Stated goal: Beginning with the line that contains "scene.collection.children.link(cutters)" and ending with the line that contains "cad_parts[obj.name] = obj", reproduce each line exactly; include both and add nothing.

Dataset records:
====================

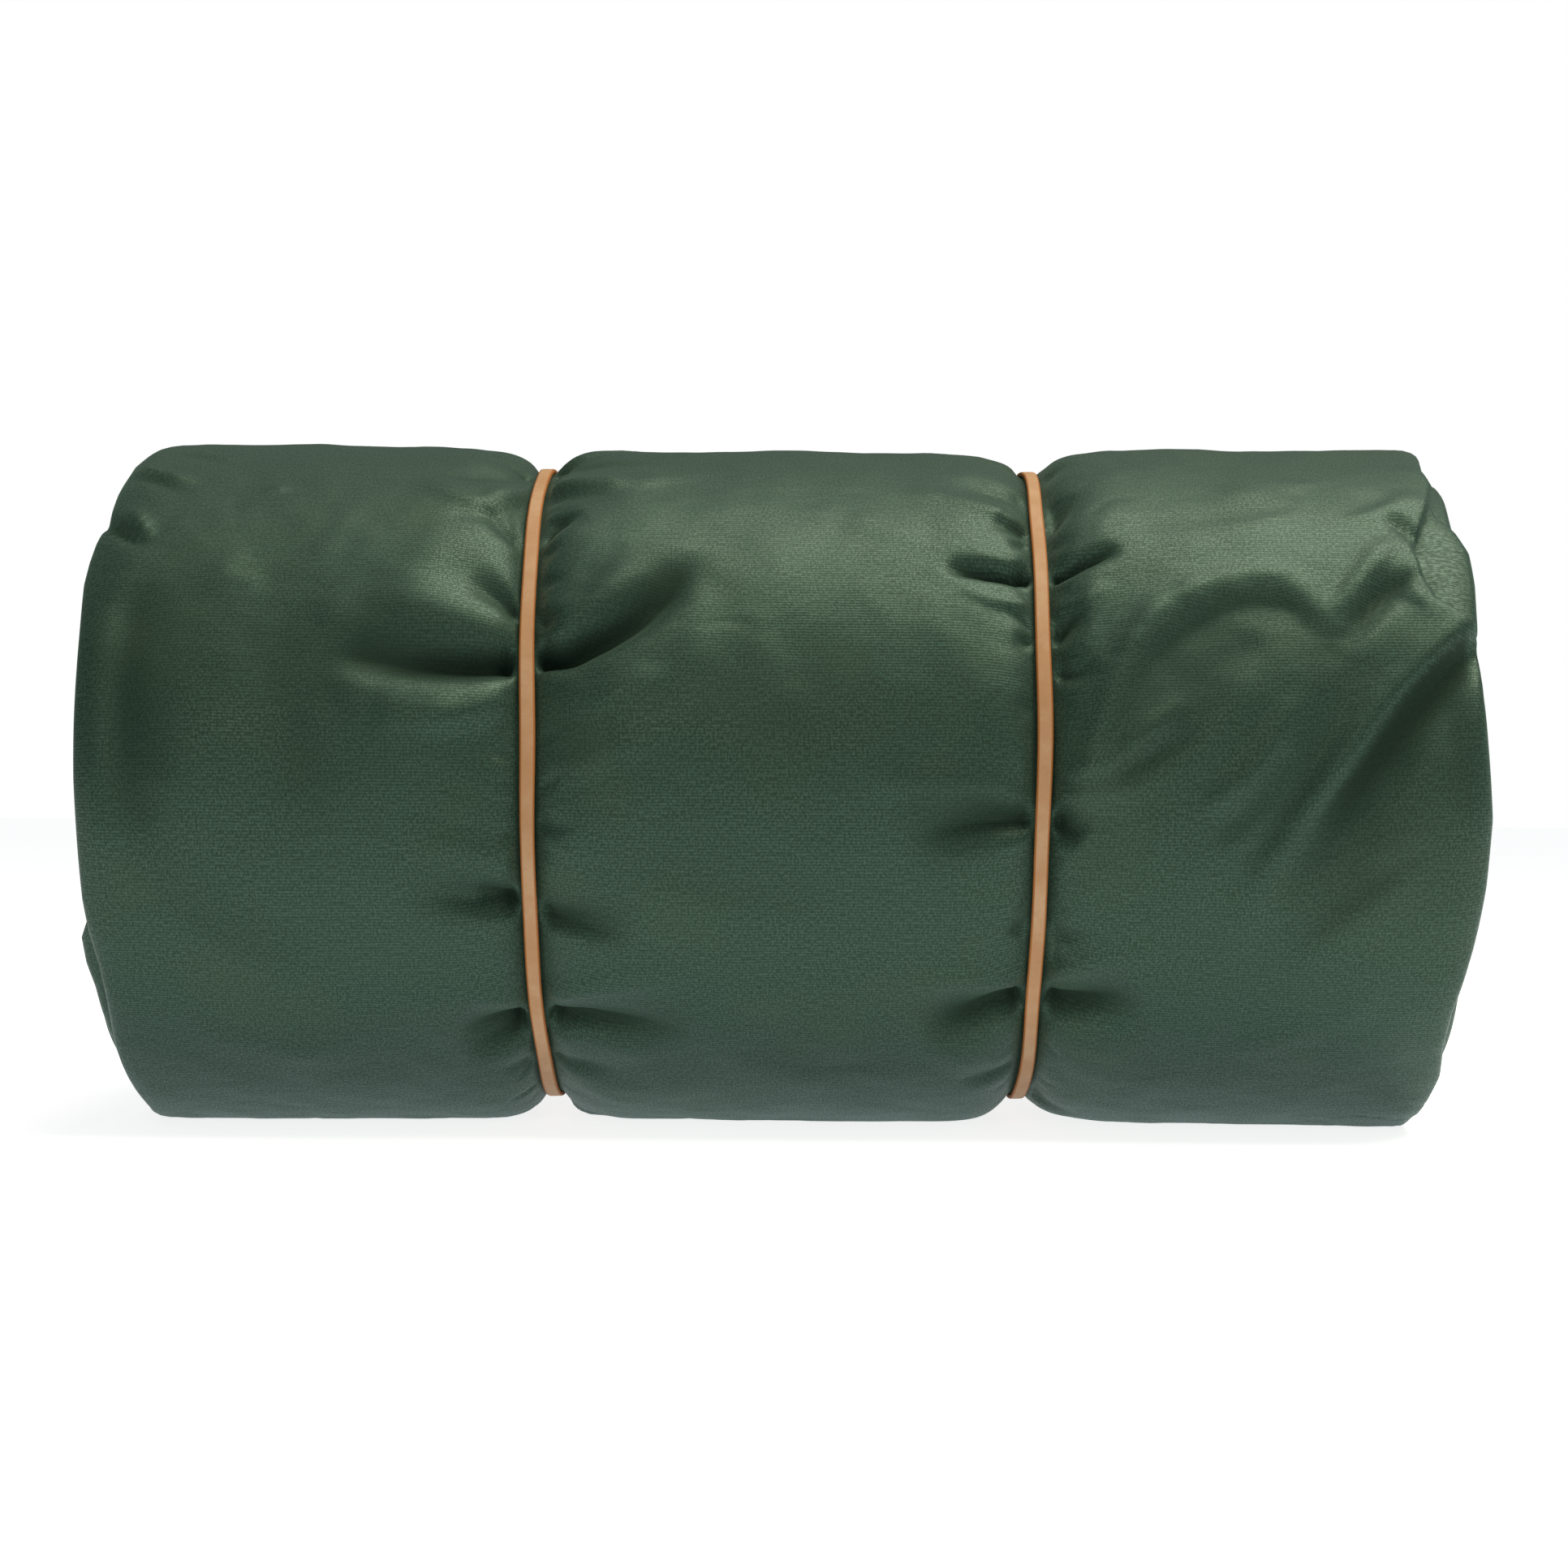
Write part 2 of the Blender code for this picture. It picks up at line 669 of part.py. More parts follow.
def snap_hook(side, place):
    """One snap hook's four pieces, lying flat on the pegs."""
    pivot = (PIVOT_U, GATE_LINE)
    latch = (LATCH_U, GATE_LINE)
    pin_length = HOOK_BAR * 0.92
    return [
        (pivoted(hook_body(f"snap_hook_{side}"), (0, 0), place), "aluminium"),
        (pivoted(hook_gate(f"snap_hook_gate_{side}"), pivot, place), "aluminium"),
        (
            pivoted(drum(f"snap_hook_rivet_{side}", pivot, RIVET_DIAMETER, pin_length, 12), pivot, place),
            "steel",
        ),
        (
            pivoted(drum(f"snap_hook_latch_{side}", latch, LATCH_DIAMETER, pin_length, 12), latch, place),
            "steel",
        ),
    ]


# Finishes: colour, roughness and metallic value
FINISHES = {
    "green_nylon": ((0.085, 0.125, 0.082), 0.62, 0.0),
    "bed_nylon": ((0.070, 0.105, 0.072), 0.66, 0.0),
    "net_mesh": ((0.030, 0.036, 0.031), 0.85, 0.0),
    "tan_rubber": ((0.640, 0.430, 0.270), 0.55, 0.0),
    "webbing": ((0.030, 0.032, 0.034), 0.80, 0.0),
    "steel": ((0.560, 0.565, 0.570), 0.30, 1.0),
    "aluminium": ((0.620, 0.630, 0.640), 0.34, 1.0),
}


def finish(name):
    """The named finish as a material."""
    found = bpy.data.materials.get(name)
    if found:
        return found
    colour, roughness, metallic = FINISHES[name]
    material = bpy.data.materials.new(name)
    material.use_nodes = True
    surface = material.node_tree.nodes["Principled BSDF"]
    surface.inputs["Base Color"].default_value = (*colour, 1)
    surface.inputs["Roughness"].default_value = roughness
    surface.inputs["Metallic"].default_value = metallic
    material.diffuse_color = (*colour, 1)
    return material


def pieces():
    """Every piece of the object with the name of its finish."""
    winding = Winding()
    made = []
    for strip, section, look in (
        (winding.net, net_section, "net_mesh"),
        (winding.bed, bed_section, "bed_nylon"),
        (winding.fly, fly_section, "green_nylon"),
    ):
        stations = range(strip.first, strip.last + 1)
        made.append((lofted(strip.name, [section(winding, i) for i in stations]), look))
    for band in BANDS:
        made.append((rubber_band(winding, band), "tan_rubber"))
    for side, name in ((-1, "tree_strap_front"), (1, "tree_strap_back")):
        made.append((tree_strap(name, side), "webbing"))
    for number in range(PEG_COUNT):
        made.append((peg(number), "steel"))
    for side, place in (("left", -HOOK_SPACING / 2), ("right", HOOK_SPACING / 2)):
        made += snap_hook(side, place)
    return made


def main():
    """Build the packed hammock tent in an empty scene."""
    for old in list(bpy.data.objects):
        bpy.data.objects.remove(old)
    scene = bpy.context.scene
    part = bpy.data.collections.new("Hammock tent")
    cutters = bpy.data.collections.new("Cutters")
    scene.collection.children.link(part)
    scene.collection.children.link(cutters)
    for body, look in pieces():
        part.objects.link(body)
        body.data.materials.append(finish(look))


main()
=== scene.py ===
"""A hammock tent packed as a soft roll: three wound cloths, two rubber bands, fittings inside.

Metres, +Z up, the roll along X, its front to -Y. Places on the roll's skin are given by X and by
the climb, the angle up the front: 0 level with the axis, 90 on top, 180 at the back.
"""

import json
import logging
import math
import random
from dataclasses import dataclass, field, replace
from enum import Enum
from typing import Optional

import bmesh
import bpy
import numpy as np
from mathutils import Euler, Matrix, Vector

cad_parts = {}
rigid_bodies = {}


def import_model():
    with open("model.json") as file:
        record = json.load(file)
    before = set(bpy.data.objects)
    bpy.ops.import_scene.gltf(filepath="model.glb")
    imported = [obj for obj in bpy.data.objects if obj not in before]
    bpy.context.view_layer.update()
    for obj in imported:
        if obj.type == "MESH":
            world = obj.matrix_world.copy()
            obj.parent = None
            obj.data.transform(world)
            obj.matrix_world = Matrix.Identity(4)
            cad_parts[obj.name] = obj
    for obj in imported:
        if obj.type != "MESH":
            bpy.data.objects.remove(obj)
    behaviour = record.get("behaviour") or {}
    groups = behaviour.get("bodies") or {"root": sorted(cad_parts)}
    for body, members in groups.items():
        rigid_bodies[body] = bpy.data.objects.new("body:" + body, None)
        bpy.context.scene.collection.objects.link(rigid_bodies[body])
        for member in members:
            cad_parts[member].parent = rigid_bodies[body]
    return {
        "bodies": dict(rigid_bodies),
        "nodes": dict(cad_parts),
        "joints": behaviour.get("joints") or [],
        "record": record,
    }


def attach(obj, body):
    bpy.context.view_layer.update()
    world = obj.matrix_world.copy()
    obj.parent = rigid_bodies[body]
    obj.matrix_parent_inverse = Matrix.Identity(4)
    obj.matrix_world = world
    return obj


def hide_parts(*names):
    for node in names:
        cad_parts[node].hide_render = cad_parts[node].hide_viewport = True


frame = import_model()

log = logging.getLogger("hammock_tent")

MM = 0.001
GAP = 0.3 * MM
UV_NAME = "cloth"
# Name of the mark that carries painted shade from the skin to the cloth's colour.
PAINTED_SHADE_NAME = "hollow"

Points = np.ndarray


# Shader maths


class Wire:
    """A number in a material's node tree, for Python's own operators."""

    def __init__(self, paint: "Paint", socket: bpy.types.NodeSocket) -> None:
        """Wrap one output socket.

        Args:
            paint: The material that the socket is in.
            socket: The output that carries the number.
        """
        self.paint = paint
        self.socket = socket

    def maths(self, operation: str, *others: "Wire | float", first: bool = True) -> "Wire":
        """One Math node on this number.

        Args:
            operation: Blender's name of the operation.
            others: The other numbers.
            first: Whether this number is the first of them.

        Returns:
            The result.
        """
        values = [self, *others] if first else [*others, self]
        made = self.paint.node("ShaderNodeMath", {"operation": operation}, dict(enumerate(values)))
        return Wire(self.paint, made.outputs[0])

    def __add__(self, other: "Wire | float") -> "Wire":
        """This plus another."""
        return self.maths("ADD", other)

    def __radd__(self, other: float) -> "Wire":
        """A number plus this."""
        return self.maths("ADD", other)

    def __sub__(self, other: "Wire | float") -> "Wire":
        """This less another."""
        return self.maths("SUBTRACT", other)

    def __rsub__(self, other: float) -> "Wire":
        """A number less this."""
        return self.maths("SUBTRACT", other, first=False)

    def __mul__(self, other: "Wire | float") -> "Wire":
        """This times another."""
        return self.maths("MULTIPLY", other)

    def __rmul__(self, other: float) -> "Wire":
        """A number times this."""
        return self.maths("MULTIPLY", other)

    def __truediv__(self, other: "Wire | float") -> "Wire":
        """This over another."""
        return self.maths("DIVIDE", other)

    def __rtruediv__(self, other: float) -> "Wire":
        """A number over this."""
        return self.maths("DIVIDE", other, first=False)

    def __abs__(self) -> "Wire":
        """This without its sign."""
        return self.maths("ABSOLUTE")

    def sine(self) -> "Wire":
        """The sine of this angle in radians."""
        return self.maths("SINE")

    def between(self, low: float, high: float) -> "Wire":
        """A smooth step that is 0 at low and 1 at high.

        Args:
            low: Where the step starts.
            high: Where it ends.

        Returns:
            The step, from 0 to 1.
        """
        settings = {"interpolation_type": "SMOOTHSTEP"}
        made = self.paint.node("ShaderNodeMapRange", settings, {0: self, 1: low, 2: high})
        return Wire(self.paint, made.outputs[0])


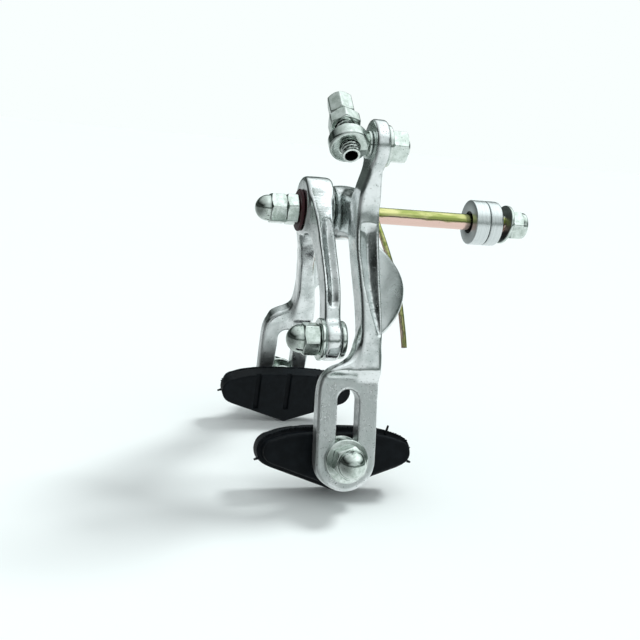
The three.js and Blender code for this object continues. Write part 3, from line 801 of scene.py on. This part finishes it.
def flashTree():
    tree, given = newTree("mouldFlash", [("Spacing", "Float", 0.8 * mm), ("Height", "Float", 0.5 * mm),
                                         ("Width", "Float", 0.5 * mm), ("Seed", "Int", 7)])
    points = addNode(tree, "GeometryNodeCurveToPoints",
                     {"Curve": given["Geometry"], "Length": given["Spacing"]}, mode="LENGTH")
    chip = addNode(tree, "GeometryNodeMeshIcoSphere", {"Radius": given["Width"], "Subdivisions": 1})
    low = addNode(tree, "FunctionNodeRandomValue", {2: 0.35, 3: 1.0, "Seed": given["Seed"]})
    tall = mathOf(tree, "DIVIDE", given["Height"], given["Width"])
    size = addNode(tree, "ShaderNodeCombineXYZ",
                   {0: mathOf(tree, "MULTIPLY", low.outputs[1], 1.3), 1: 0.55,
                    2: mathOf(tree, "MULTIPLY", low.outputs[1], tall)})
    spun = addNode(tree, "FunctionNodeRandomValue", {2: -0.5, 3: 0.5, "Seed": given["Seed"]})
    turn = addNode(tree, "ShaderNodeCombineXYZ", {1: spun.outputs[1]})
    euler = addNode(tree, "FunctionNodeEulerToRotation", {0: turn.outputs[0]})
    placedChips = addNode(tree, "GeometryNodeInstanceOnPoints",
                          {"Points": points.outputs["Points"], "Instance": chip.outputs["Mesh"],
                           "Rotation": euler.outputs[0], "Scale": size.outputs[0]})
    return closeTree(tree, placedChips.outputs[0], given["Finish"])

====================

Answer in full:
    scene.collection.children.link(cutters)
    for body, look in pieces():
        part.objects.link(body)
        body.data.materials.append(finish(look))


main()
=== scene.py ===
"""A hammock tent packed as a soft roll: three wound cloths, two rubber bands, fittings inside.

Metres, +Z up, the roll along X, its front to -Y. Places on the roll's skin are given by X and by
the climb, the angle up the front: 0 level with the axis, 90 on top, 180 at the back.
"""

import json
import logging
import math
import random
from dataclasses import dataclass, field, replace
from enum import Enum
from typing import Optional

import bmesh
import bpy
import numpy as np
from mathutils import Euler, Matrix, Vector

cad_parts = {}
rigid_bodies = {}


def import_model():
    with open("model.json") as file:
        record = json.load(file)
    before = set(bpy.data.objects)
    bpy.ops.import_scene.gltf(filepath="model.glb")
    imported = [obj for obj in bpy.data.objects if obj not in before]
    bpy.context.view_layer.update()
    for obj in imported:
        if obj.type == "MESH":
            world = obj.matrix_world.copy()
            obj.parent = None
            obj.data.transform(world)
            obj.matrix_world = Matrix.Identity(4)
            cad_parts[obj.name] = obj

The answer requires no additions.